When the current President of the Broadcasting Division of Gannett, Dave Lougee, was the News Director at KUSA-TV in Denver, the station added a second satellite truck to its operations in their West Slope Bureau out in the boonies of the Colorado mountains, but he didn't want to pay for an engineer to staff the truck. His ingenious solution:
1. Hire a photog that was also a truck op. Only problem, the satellite truck was much slower than the bureau Suburban, so when the two person bureau headed out for breaking news, the reporter would often arrive an hour or more ahead of the photog, and have to do the one man band while the truck was driving to the scene and setting up. (Think mountain passes, snow and hundred mile+ driving distances to the average story)
2. Another small problem: when going live, the photog had to stay in the truck, meaning the reporter had to man the live camera AND do the report. When this new truck was announced, Lougee's brilliant idea was to have the reporter start on camera--with feedback from the truck on where to stand--start his stand-up, and then walk off camera (with a "here let me show you what I'm talking about") and move the camera live on the air to zoom in to the scene, all the while still narrating. Then, while the package was rolling, the reporter would have to zoom back out and dance into place in front of the camera for the backside wrap. (or, zoom back out, and walk back in front of the camera to keep delivering the intro)

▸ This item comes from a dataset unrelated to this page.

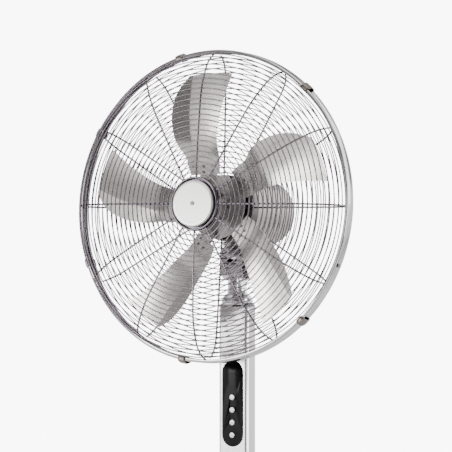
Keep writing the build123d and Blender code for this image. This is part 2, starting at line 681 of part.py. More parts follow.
def cheek(start):
    """One cheek of the tilt fork, from a start plane outwards along +X."""
    with BuildPart() as piece:
        with BuildSketch(HEAD_SIDE.offset(start)):
            with Locations((0, -PIVOT_DROP)):
                Circle(CHEEK_RADIUS)
            with Locations((0, -(PIVOT_DROP + MOTOR_RADIUS) / 2)):
                Rectangle(2 * CHEEK_RADIUS, PIVOT_DROP - MOTOR_RADIUS)
        extrude(amount=CHEEK_THICKNESS)
    return piece


with BuildPart() as tilt_bracket:
    add(cheek(CHEEK_INSIDE).part)
    add(cheek(-CHEEK_OUTSIDE).part)
    with BuildSketch(HEAD_SIDE.offset(-CHEEK_OUTSIDE)):
        bridge_foot = -PIVOT_DROP + CHEEK_RADIUS + 2
        with Locations((0, bridge_foot)):
            Rectangle(BRACKET_DEPTH, -MOTOR_RADIUS + 4 - bridge_foot, align=(Align.CENTER, Align.MIN))
    extrude(amount=2 * CHEEK_OUTSIDE)
    with BuildSketch(HEAD):
        Circle(MOTOR_RADIUS + SEAT_GAP)
    extrude(amount=BRACKET_DEPTH, both=True, mode=Mode.SUBTRACT)
    with BuildSketch(HEAD_SIDE.offset(-CHEEK_OUTSIDE)):
        with Locations((0, -PIVOT_DROP)):
            Circle(TILT_BOLT_RADIUS + SEAT_GAP)
    extrude(amount=2 * CHEEK_OUTSIDE, mode=Mode.SUBTRACT)
save(tilt_bracket, "tilt_bracket")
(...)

Lougee was mystified when the photog staff--a perennial NPPA "Station of the Year" winner or finalist shop--failed to show much enthusiasm for his revolutionary, "cutting edge" visual concept.
Of course, this is also the same guy who basically questioned the manhood of his photog staff when hardly anyone wanted to fly in the station helicopter (after 5 crashes). Two of them resulted in fatalities--including the Chief Photog--one of the greatest guys I ever had the privilege to work with.
I have a hard time believing in the crowded, pack o' media DC market that a one man band is the premium work flow for gathering general and spot news, but given Lougee's background, I'm not surprised at all that he'd endorse it.